I have seen this many times, and I always wonder why the author didn’t write it clearer. It is trivial to do it. Here’s one way to make it clear:
“Would you like to go to the Yule Ball with me?” Ron asked.
Hermione glared at him furiously. “What I can’t figure out is why I like you.”
Randy sez: In this example, it’s obvious that Hermione is the speaker. The first sentence in the second paragraph serves as an action tag for the second sentence of that paragraph. Now here’s a second way to write it that changes the meaning:
“Would you like to go to the Yule Ball with me?” Ron asked.
Hermione glared at him furiously.
“What I can’t figure out is why I like you,” Ron said.
Randy sez: This time, there’s a simple dialogue tag in the third sentence making it obvious that Ron said it.
Now to work on Camille’s example. In my view, the paragraphing should go as follows:
What he was saying didn’t really sink in. The fact that he called and was not upset by her letter eclipsed all other thought. She leaned back against the doorframe and let out the breath she’d been holding.
“I’ll tell you more about it when you arrive—you’re still coming, aren’t you?”
“Yes.” Three more weeks . . .
“Emily . . .” The sudden depth of his voice sent a warm shockwave through her. “Do you remember when we stopped that night? On the side of the road?”
A shrill scream blasted from the teakettle.
Emily jumped, heart pounding. “Hang on!” She dashed to the stove, moved the kettle off the burner, took a deep breath, then put the phone to her ear. But the drumming in her chest made her words come out sounding breathless. “Yeah . . . I remember.” Are you kidding me? How could I forget?
Randy sez: By combining paragraphs like this, I have squeezed Camille into the six-paragraph limit that I imposed. And I think I’ve made the whole thing a lot easier to read. Emily is the POV character here, and so now we have paragraphs in a simple pattern: Reaction, Motivation, Reaction, Motivation, Motivation, Reaction. Notice that paragraph 4 is a Motivation (Ian speaking) and paragraph 5 is a second Motivation (the tea kettle). This is commonly done and works just fine. The paragraph break clearly distinguishes between the two Motivators–Ian and the kettle.
The one issue is in paragraph 4. Let’s look at that in detail:
“Emily . . .” The sudden depth of his voice sent a warm shockwave through her. “Do you remember when we stopped that night? On the side of the road?”

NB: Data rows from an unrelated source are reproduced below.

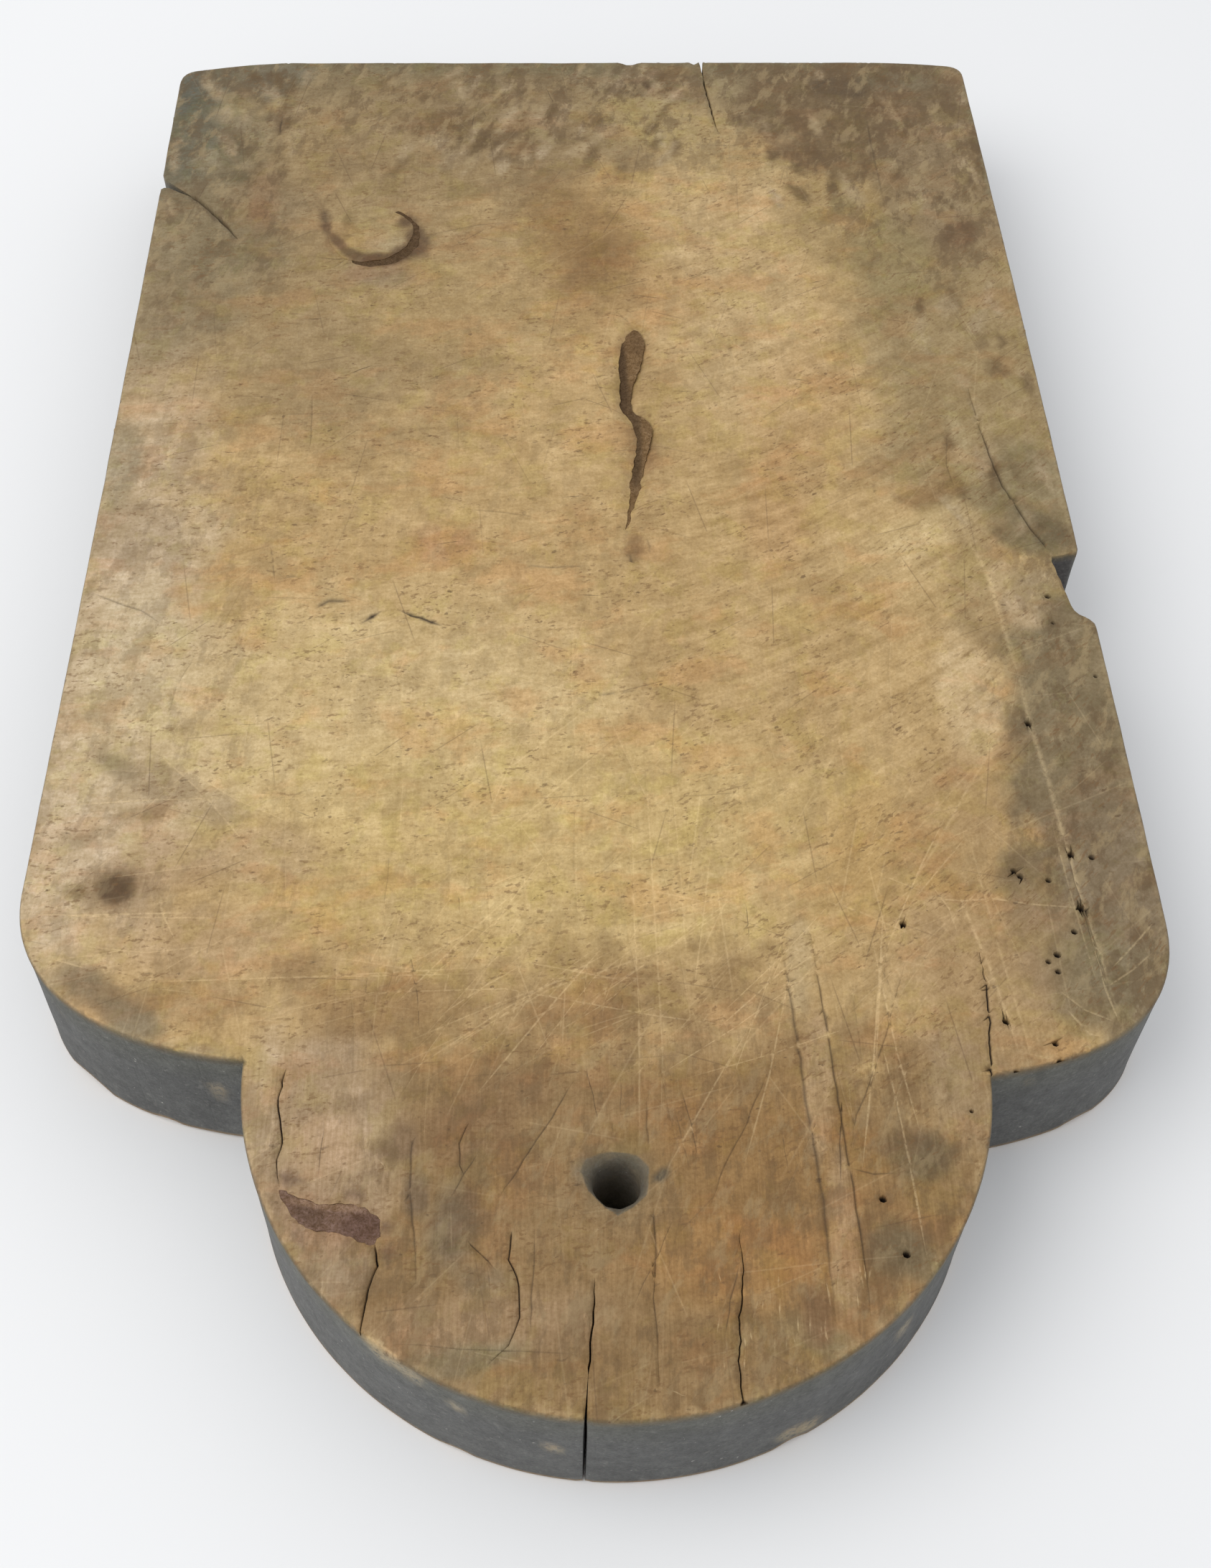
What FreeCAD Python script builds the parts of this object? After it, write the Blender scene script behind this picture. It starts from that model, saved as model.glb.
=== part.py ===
import FreeCAD
import Part
import math
import os

from FreeCAD import Vector

# An old kitchen chopping board: one thick plank with a rounded handle lobe, a hanging hole,
# a broken notch in one edge, drying splits, an encased knot and three pockets of bark.
# Millimetres. The origin is under the middle of the board, +Z up, the handle lobe towards -Y
# and the straight far end towards +Y.

# ---- The plank in plan ----
length = 442.0  # tip of the lobe to the far end
width = 261.0  # widest, across the shoulders
far_taper = 10.2  # how much narrower the far end is
far_offset = -0.9  # how far the far end's middle lies to +X
thickness = 38.8
left_bow = -0.5  # how far the left side swells out from a straight line
right_bow = 0.5

# Far end: a straight stretch that falls away to two worn corners
far_skew = 1.3  # how much lower the straight stretch is at its left end
far_left_reach = 33.0  # from the left side to the start of the straight stretch
far_right_reach = 32.5
left_corner_across = 6.6
left_corner_drop = 5.2  # where the end meets the corner, below the far end
left_corner_down = 12.5  # where the side meets the corner, below the far end
right_corner_across = 6.1
right_corner_drop = 1.7
right_corner_down = 8.0

# Handle lobe: a broad half ellipse
lobe_depth = 77.1
lobe_half_width = 80.85
lobe_offset = 4.3  # how far its middle lies to +X
left_neck_rise = 2.5  # the inner corner, above the lobe's middle
right_neck_rise = -3.1

# Shoulders: where each leaves the side, above the lobe's middle, and how strongly it is bent
left_shoulder_rise = 45.9
left_shoulder_side_pull = 29.5
left_shoulder_neck_pull = 23.0
left_neck_slope = 0.10
right_shoulder_rise = 35.9
right_shoulder_side_pull = 31.6
right_shoulder_neck_pull = 15.8
right_neck_slope = 0.20

# ---- Hanging hole, bored through the lobe and worn open at both mouths ----
hole_radius = 5.5
hole_across = 3.5
hole_from_tip = 50.5
top_mouth_wear = 1.9  # how much wider the mouth is than the bore
top_mouth_depth = 4.0
bottom_mouth_wear = 1.1
bottom_mouth_depth = 2.0

# ---- Notch broken out of the right edge, through the whole thickness ----
notch_height = 5.0  # its far wall, above the middle of the board
notch_far_inset = 5.6  # from the right side to the far wall's inner end
notch_near_inset = 3.7
notch_far_length = 15.0  # far wall to the near corner
notch_lip_length = 22.0  # far wall to where the near lip meets the side

# ---- Splits: open at the rim, closing to a hairline inside ----
cut_margin = 2.0  # how far a cut starts outside the rim
hairline = 0.2
left_split_opening = 1.8
left_split_depth = 30.0
left_split_from_far = 62.5
left_split_reach = 27.0
left_split_fall = 27.0
far_split_opening = 0.8
far_split_depth = 14.0
far_split_across = 40.2
far_split_length = 35.0
tip_split_opening = 0.8
tip_split_across = -3.5
tip_split_length = 23.0
side_split_opening = 0.5
side_split_across = 26.7
side_split_length = 22.0

# ---- Encased knot: a tapered plug with bark caught on one side ----
knot_across = -62.5
knot_from_far = 86.5
knot_radius = 12.6
knot_depth = 26.0
knot_taper = 5.0  # how much smaller its radius is at its bottom
knot_bark_thickness = 1.0  # all round; the shift adds to it on the near and right sides
knot_bark_shift_x = 1.6
knot_bark_shift_y = -1.4

# ---- Bark pocket in the lobe ----
pocket_across = -56.0
pocket_from_tip = 43.4
pocket_depth = 7.0

# ---- Open seam in the middle, with bark at its bottom ----
seam_across = 11.0
seam_low_end = 16.0  # above the middle of the board
seam_depth = 9.0
seam_bark_top = 2.2  # how far the bark lies below the face


# ---- Lines that the features hang from ----
far_y = length / 2
tip_y = -length / 2
side_x = width / 2
far_left_x = far_offset - (width - far_taper) / 2
far_right_x = far_offset + (width - far_taper) / 2
lobe_y = tip_y + lobe_depth


def prism(points, bottom, top):
    """A straight-sided solid over a closed polygon given as (x, y) points."""
    corners = [Vector(x, y, bottom) for x, y in points]
    face = Part.Face(Part.makePolygon(corners + corners[:1]))
    return face.extrude(Vector(0, 0, top - bottom))


def arc(start, middle, end):
    return Part.Arc(Vector(*start, 0), Vector(*middle, 0), Vector(*end, 0)).toShape()


def bowed_side(start, end, bow):
    """A side of the plank, swelling outwards by bow at its middle."""
    chord = math.dist(start, end)
    out_x = (end[1] - start[1]) / chord
    out_y = -(end[0] - start[0]) / chord
    middle = ((start[0] + end[0]) / 2 + out_x * bow, (start[1] + end[1]) / 2 + out_y * bow)
    return arc(start, middle, end)


def shoulder(side_point, side_pull, neck_point, neck_pull, neck_slope):
    """A Bezier curve that leaves the side square and runs in to the neck of the lobe."""
    outwards = math.copysign(1, side_point[0])
    curve = Part.BezierCurve()
    curve.setPoles([
        Vector(*side_point, 0),
        Vector(side_point[0], side_point[1] - side_pull, 0),
        Vector(neck_point[0] + outwards * neck_pull, neck_point[1] + neck_slope * neck_pull, 0),
        Vector(*neck_point, 0),
    ])
    return curve.toShape()


def neck_point(outwards, rise):
    """The point of the lobe's ellipse at this height above the lobe's middle."""
    reach = lobe_half_width * math.sqrt(1 - (rise / lobe_depth) ** 2)
    return (lobe_offset + outwards * reach, lobe_y + rise)


def lobe_edge(left_neck, right_neck):
    """The lobe's rim as one smooth curve through points of its ellipse, left neck to right neck."""
    start = math.pi - math.asin(left_neck_rise / lobe_depth)
    end = 2 * math.pi + math.asin(right_neck_rise / lobe_depth)
    steps = 24
    points = [Vector(*left_neck, 0)]
    for step in range(1, steps):
        angle = start + (end - start) * step / steps
        x = lobe_offset + lobe_half_width * math.cos(angle)
        points.append(Vector(x, lobe_y + lobe_depth * math.sin(angle), 0))
    points.append(Vector(*right_neck, 0))
    curve = Part.BSplineCurve()
    curve.interpolate(points)
    return curve.toShape()


def plan_wire():
    """The plank's outline, counter-clockwise from the lobe."""
    left_neck = neck_point(-1, left_neck_rise)
    right_neck = neck_point(1, right_neck_rise)
    left_shoulder = (-side_x, lobe_y + left_shoulder_rise)
    right_shoulder = (side_x, lobe_y + right_shoulder_rise)
    right_low = (far_right_x, far_y - right_corner_down)
    right_high = (far_right_x - right_corner_across, far_y - right_corner_drop)
    straight_right = (far_right_x - far_right_reach, far_y)
    straight_left = (far_left_x + far_left_reach, far_y - far_skew)
    left_high = (far_left_x + left_corner_across, far_y - left_corner_drop)
    left_low = (far_left_x, far_y - left_corner_down)
    right_bulge = (
        far_right_x - right_corner_across * 0.25,
        far_y - right_corner_drop - (right_corner_down - right_corner_drop) * 0.3,
    )
    left_bulge = (
        far_left_x + left_corner_across * 0.25,
        far_y - left_corner_drop - (left_corner_down - left_corner_drop) * 0.3,
    )
    right_fall = (
        (straight_right[0] + right_high[0]) / 2,
        far_y - right_corner_drop * 0.3,
    )
    left_fall = (
        (straight_left[0] + left_high[0]) / 2,
        far_y - far_skew - (left_corner_drop - far_skew) * 0.36,
    )
    edges = [
        lobe_edge(left_neck, right_neck),
        shoulder(right_shoulder, right_shoulder_side_pull, right_neck, right_shoulder_neck_pull,
                 right_neck_slope),
        bowed_side(right_shoulder, right_low, right_bow),
        arc(right_low, right_bulge, right_high),
        arc(right_high, right_fall, straight_right),
        Part.makeLine(Vector(*straight_right, 0), Vector(*straight_left, 0)),
        arc(straight_left, left_fall, left_high),
        arc(left_high, left_bulge, left_low),
        bowed_side(left_low, left_shoulder, left_bow),
        shoulder(left_shoulder, left_shoulder_side_pull, left_neck, left_shoulder_neck_pull,
                 left_neck_slope),
    ]
    return Part.Wire(Part.__sortEdges__(edges))


def plank():
    """The whole plank, before anything is cut from it."""
    return Part.Face(plan_wire()).extrude(Vector(0, 0, thickness))


def hanging_hole():
    """The bore and its two worn mouths."""
    centre = Vector(hole_across, tip_y + hole_from_tip, 0)
    top_base = centre + Vector(0, 0, thickness - top_mouth_depth)
    top_radius = hole_radius + top_mouth_wear
    bottom_radius = hole_radius + bottom_mouth_wear
    bore = Part.makeCylinder(hole_radius, thickness, centre)
    top = Part.makeCone(hole_radius, top_radius, top_mouth_depth, top_base)
    bottom = Part.makeCone(bottom_radius, hole_radius, bottom_mouth_depth, centre)
    return bore.fuse([top, bottom])


def notch():
    """The piece broken out of the right edge."""
    shoulder_y = lobe_y + right_shoulder_rise
    share = (notch_height - shoulder_y) / (far_y - shoulder_y)
    rim_x = side_x + (far_right_x - side_x) * share
    beyond = max(side_x, far_right_x) + cut_margin
    points = [
        (beyond, notch_height + 1.3),
        (rim_x - notch_far_inset - 1.6, notch_height - 0.6),
        (rim_x - notch_far_inset, notch_height - notch_far_length / 2),
        (rim_x - notch_near_inset - 1.4, notch_height - notch_far_length),
        (rim_x - notch_near_inset, notch_height - notch_far_length - 4.0),
        (beyond, notch_height - notch_lip_length),
    ]
    return prism(points, 0, thickness)


def split(mouth, bend, end, opening, depth):
    """A wedge-shaped slot from outside the rim through a bend to its closed end."""
    away_x = mouth[0] - bend[0]
    away_y = mouth[1] - bend[1]
    size = math.hypot(away_x, away_y)
    across_x = -away_y / size
    across_y = away_x / size
    points = []
    for (x, y), width in ((mouth, opening), (bend, opening * 0.6), (end, hairline)):
        points.append((x + across_x * width / 2, y + across_y * width / 2))
    for (x, y), width in ((end, hairline), (bend, opening * 0.6), (mouth, opening)):
        points.append((x - across_x * width / 2, y - across_y * width / 2))
    return prism(points, thickness - depth, thickness)


def splits():
    """Four drying splits: left side, far end, and two through the lobe's rim."""
    left_y = far_y - left_split_from_far
    left_x = far_left_x - cut_margin
    far_end = far_split_across + 3.0
    tip_end = tip_y + tip_split_length
    side_end = tip_y + side_split_length + 3.0
    return [
        split(
            (left_x, left_y + cut_margin),
            (left_x + 10.0, left_y - 5.0),
            (far_left_x + left_split_reach, left_y - left_split_fall),
            left_split_opening,
            left_split_depth,
        ),
        split(
            (far_split_across, far_y + cut_margin),
            (far_split_across + 0.8, far_y - far_split_length / 2),
            (far_end, far_y - far_split_length),
            far_split_opening,
            far_split_depth,
        ),
        split(
            (tip_split_across, tip_y - cut_margin),
            (tip_split_across + 0.5, tip_y + tip_split_length / 2),
            (tip_split_across + 1.5, tip_end),
            tip_split_opening,
            thickness,
        ),
        split(
            (side_split_across, tip_y - cut_margin),
            (side_split_across + 0.3, tip_y + side_split_length / 2),
            (side_split_across + 0.8, side_end),
            side_split_opening,
            thickness,
        ),
    ]


def knot_plug():
    """The branch's tapered plug."""
    base = Vector(knot_across, far_y - knot_from_far, thickness - knot_depth)
    return Part.makeCone(knot_radius - knot_taper, knot_radius, knot_depth, base)


def knot_bark_hull():
    """The larger tapered plug that the bark fills around the knot."""
    x = knot_across + knot_bark_shift_x
    y = far_y - knot_from_far + knot_bark_shift_y
    base = Vector(x, y, thickness - knot_depth)
    radius = knot_radius + knot_bark_thickness
    return Part.makeCone(radius - knot_taper, radius, knot_depth, base)


def handle_pocket():
    """The ingrown pocket in the left of the lobe: a long blade with a blunt right end."""
    x = pocket_across
    y = tip_y + pocket_from_tip
    points = [
        (x - 10.4, y + 6.3),
        (x - 8.6, y + 1.6),
        (x - 4.3, y - 2.2),
        (x + 1.4, y - 3.4),
        (x + 5.5, y - 4.9),
        (x + 8.9, y - 6.6),
        (x + 10.8, y - 4.2),
        (x + 10.1, y + 0.1),
        (x + 5.6, y + 2.6),
        (x - 0.1, y + 2.7),
        (x - 6.0, y + 4.6),
    ]
    return prism(points, thickness - pocket_depth, thickness)


def seam_outline():
    """The open seam: a blunt far end, a slim waist, one bulge and a long near point."""
    x = seam_across
    y = seam_low_end
    return [
        (x - 0.6, y),
        (x + 1.6, y + 5.0),
        (x + 4.2, y + 21.0),
        (x + 6.6, y + 30.0),
        (x + 7.6, y + 38.0),
        (x + 4.6, y + 41.0),
        (x + 1.6, y + 47.0),
        (x + 3.2, y + 56.0),
        (x + 6.0, y + 66.0),
        (x + 5.6, y + 75.0),
        (x + 2.6, y + 76.6),
        (x - 0.2, y + 71.0),
        (x - 0.8, y + 54.0),
        (x - 0.2, y + 45.0),
        (x + 2.4, y + 38.0),
        (x + 3.0, y + 30.0),
        (x + 1.4, y + 21.0),
        (x + 0.2, y + 10.0),
    ]


def seam(top):
    return prism(seam_outline(), thickness - seam_depth, top)


def board():
    cuts = [hanging_hole(), notch()] + splits()
    cuts += [knot_plug(), knot_bark_hull(), handle_pocket(), seam(thickness)]
    solid = plank()
    for cut in cuts:
        solid = solid.cut(cut)
    return solid


pieces = {
    "board": board(),
    "knot": knot_plug(),
    "knot_bark": knot_bark_hull().cut(knot_plug()),
    "handle_bark": handle_pocket(),
    "seam_bark": seam(thickness - seam_bark_top),
}

os.makedirs("parts", exist_ok=True)
for name, shape in pieces.items():
    solids = shape.Solids
    whole = solids[0] if len(solids) == 1 else Part.makeCompound(solids)
    whole.exportStep(f"parts/{name}.step")
    box = shape.BoundBox
    print(name, len(solids), "solid(s)", shape.isValid(), round(shape.Volume), "mm3",
          [round(v, 2) for v in (box.XMin, box.XMax, box.YMin, box.YMax, box.ZMin, box.ZMax)])
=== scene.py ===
import math
import random

import bpy
import numpy as np
from mathutils import Matrix, Vector, geometry, kdtree, noise


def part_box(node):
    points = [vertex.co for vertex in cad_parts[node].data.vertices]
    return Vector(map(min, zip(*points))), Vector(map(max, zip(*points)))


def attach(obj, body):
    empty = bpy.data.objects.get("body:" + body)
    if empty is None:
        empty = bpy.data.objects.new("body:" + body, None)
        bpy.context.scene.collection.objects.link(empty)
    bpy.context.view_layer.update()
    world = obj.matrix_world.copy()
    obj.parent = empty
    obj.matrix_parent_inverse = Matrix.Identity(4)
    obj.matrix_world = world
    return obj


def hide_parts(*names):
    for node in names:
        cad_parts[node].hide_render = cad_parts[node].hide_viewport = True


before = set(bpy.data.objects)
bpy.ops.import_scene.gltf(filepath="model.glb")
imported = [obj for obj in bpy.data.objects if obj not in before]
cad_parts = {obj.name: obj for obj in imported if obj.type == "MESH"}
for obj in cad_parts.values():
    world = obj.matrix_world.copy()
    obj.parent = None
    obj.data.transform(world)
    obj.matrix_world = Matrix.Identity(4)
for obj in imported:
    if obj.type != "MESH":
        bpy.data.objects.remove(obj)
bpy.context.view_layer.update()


# The camera
# It stands over the near end of the board and looks down along it, a little askew.
def placed(name, data):
    """A new object in the scene."""
    thing = bpy.data.objects.new(name, data)
    bpy.context.scene.collection.objects.link(thing)
    return thing


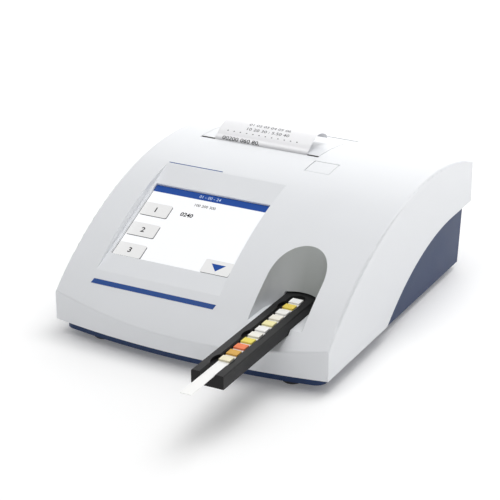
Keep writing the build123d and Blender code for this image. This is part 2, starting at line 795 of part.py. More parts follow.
with BuildPart() as sensor_board:
    with BuildSketch(Plane.XY.offset(head_top)):
        with Locations((tray_x, head_y)):
            Rectangle(head_width, head_length)
    extrude(amount=1.2)
    with BuildSketch(Plane.XY.offset(head_top)):
        with Locations((tray_x, read_y)):
            Rectangle(2.6, 2.6)
    extrude(amount=-1.5)
write(sensor_board, "sensor_board")

# ---- printer frame -------------------------------------------------------------------------------------------------
platen_y = front + platen_run
roll_y = front + roll_run
trough_radius = roll_radius + cover_gap
cheek_left = lid_left - 0.1 - cheek
cheek_right = lid_right + 0.6
printer_front = front + printer_front_run
latch_y = front + latch_run
paper_line = platen_y - platen_radius - cover_gap - paper_thickness
head_face = paper_line - cover_gap
feed_distance = (platen_gear_teeth + feed_gear_teeth) * fine_module / 2
feed_y = platen_y + feed_distance * cos(radians(feed_angle))
feed_z = platen_z + feed_distance * sin(radians(feed_angle))
finger_left = printer_x + lid_width / 2 - 2.9
finger_width = 2.2
rib_left = paper_x - paper_width / 2 - 1
rib_right = paper_x + paper_width / 2 + 2
shelf_top = shelf_z + shelf_thickness
shelf_right = button_x + button_width / 2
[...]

In Camille’s original, she made this three paragraphs. I combined the three sentences into a single paragraph because the subject of sentence 2 is Ian’s voice. This is a Motivation. It is true that Camille sneaks a bit of a Reaction into the second half of the sentence, but the fact is that the sentence serves as an action tag to remind us who is speaking. Furthermore, it interrupts Ian’s sentence. So I vote for jamming them all into a single paragraph, as shown above.
As a final note, the phrase “The sudden depth of his voice…” is technically called paralanguage. This is just a fancy term that means that it’s describing the way something is said. Paralanguage about a non-POV character simply has to be part of the Motivation, not the Reaction. You can find out a whole lot more about paralanguage and its uses from Margie Lawson and her excellent courses on writing.
Is it OK for Camille to sneak in a bit of Reaction here? Yeah, sure, why not? It works pretty well this way. I can’t see an easy way to improve it. When you have to break the rules to make the scene work better then do so. The rules are to help you write better, not write worse. Use them accordingly.